The move signals the brand's shift towards greater control over operations and deeper play in the quick service restaurant (QSR) category. Founded in 2016 by brothers Ankur and Shreh Madan and Rajat Bawa, Burgrill has positioned itself as a mass-premium burger brand built around fresh ingredients.
“There was a gap in the market for grilled burgers when we started, which not many businesses were offering. The market was either focused on super premium burger businesses or quick service chains like McDonald's and KFC," Shreh told Mint.
Also read: Biryani on the menu, can one dish revive a QSR giant?
Franchise to company-owned pivot
The nine-year-old burger chain, which currently operates about 70 stores across India, is preparing to convert its entire store network to company-owned outlets, marking a significant strategic pivot.
“Burgrill has crossed ₹55 crore in revenue, including what our franchises make, and we are profitable at a company level and maintain a double-digit Ebitda margin. Next, it will add stores in Pune, Bengaluru, and also go deeper into existing markets of north India," said Shreh, adding that the company’s financials are reported under Eat Hearty Pvt. Ltd.
Eat Hearty Private Limited posted ₹22.3 crore in operational revenue in FY24, up from ₹14.22 crore the previous year. However, profit after tax dropped to ₹5.7 lakh from ₹94.5 lakh, largely due to higher employee and other operational expenses, according to their filings with the Ministry of Corporate Affairs, accessed exclusively through the business information platform Tofler.

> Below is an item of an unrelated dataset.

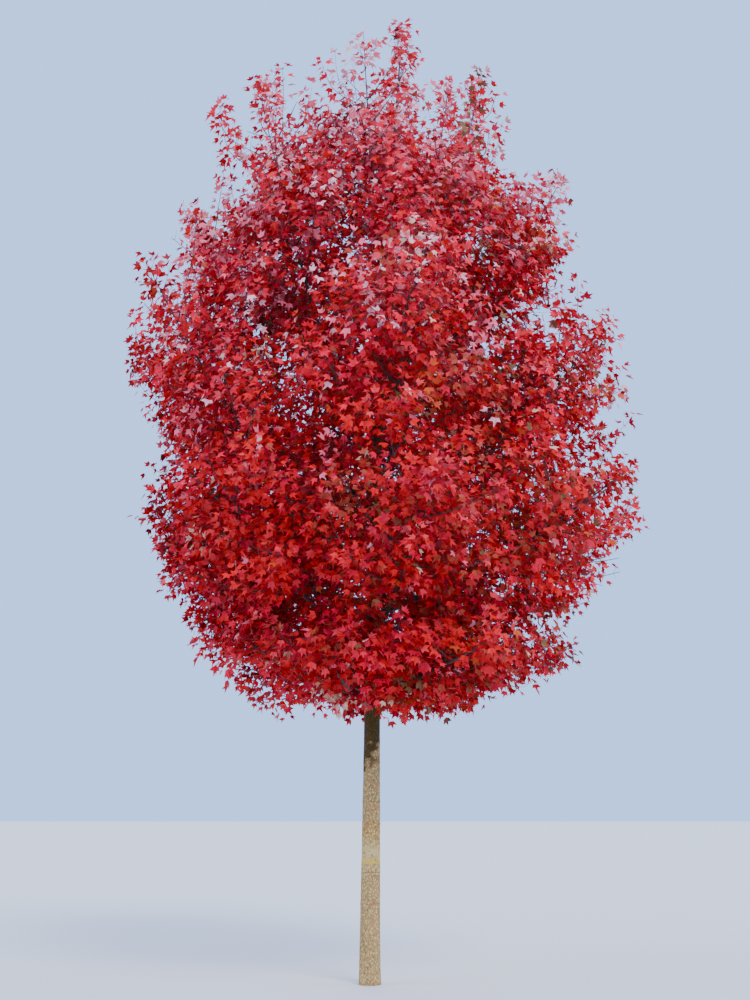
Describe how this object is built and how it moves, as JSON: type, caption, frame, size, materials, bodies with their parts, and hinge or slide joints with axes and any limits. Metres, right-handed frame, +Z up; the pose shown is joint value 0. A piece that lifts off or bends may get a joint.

While franchise revenues are reported separately in their respective financials, Burgrill earns a commission of around 7% on each franchise’s earnings. On average, each franchise outlet generates between ₹1.2 crore and ₹1.4 crore annually, depending on the location.
Burgrill has opened about 65 outlets so far in Delhi, Punjab, Rajasthan, Uttar Pradesh, Hyderabad, and Telangana, and recently entered Maharashtra and Gujarat. It now plans to scale its footprint to 80 stores by year-end, including expansion into Pune and Bengaluru. Additional outlets are planned in Zirakpur (Punjab), parts of Uttar Pradesh, and other high-traffic regions, particularly along highways as domestic travel picks up.
“We also see a lot of business coming from highway outlets as domestic travel picks up and many more travellers are using their cars to drive to holidays," he added.
New hot dog concept coming
Alongside its burger business, Burgrill is also working on a kiosk-based hot dog chain.
“We're in the mass-premium category where we think there is a lot of room to grow still. Hot dogs are an under-penetrated category where there are no organised players yet. We are already in the process of launching our first kiosk in a mall in Delhi and will be scaling this business towards the second half of the year," Shreh added.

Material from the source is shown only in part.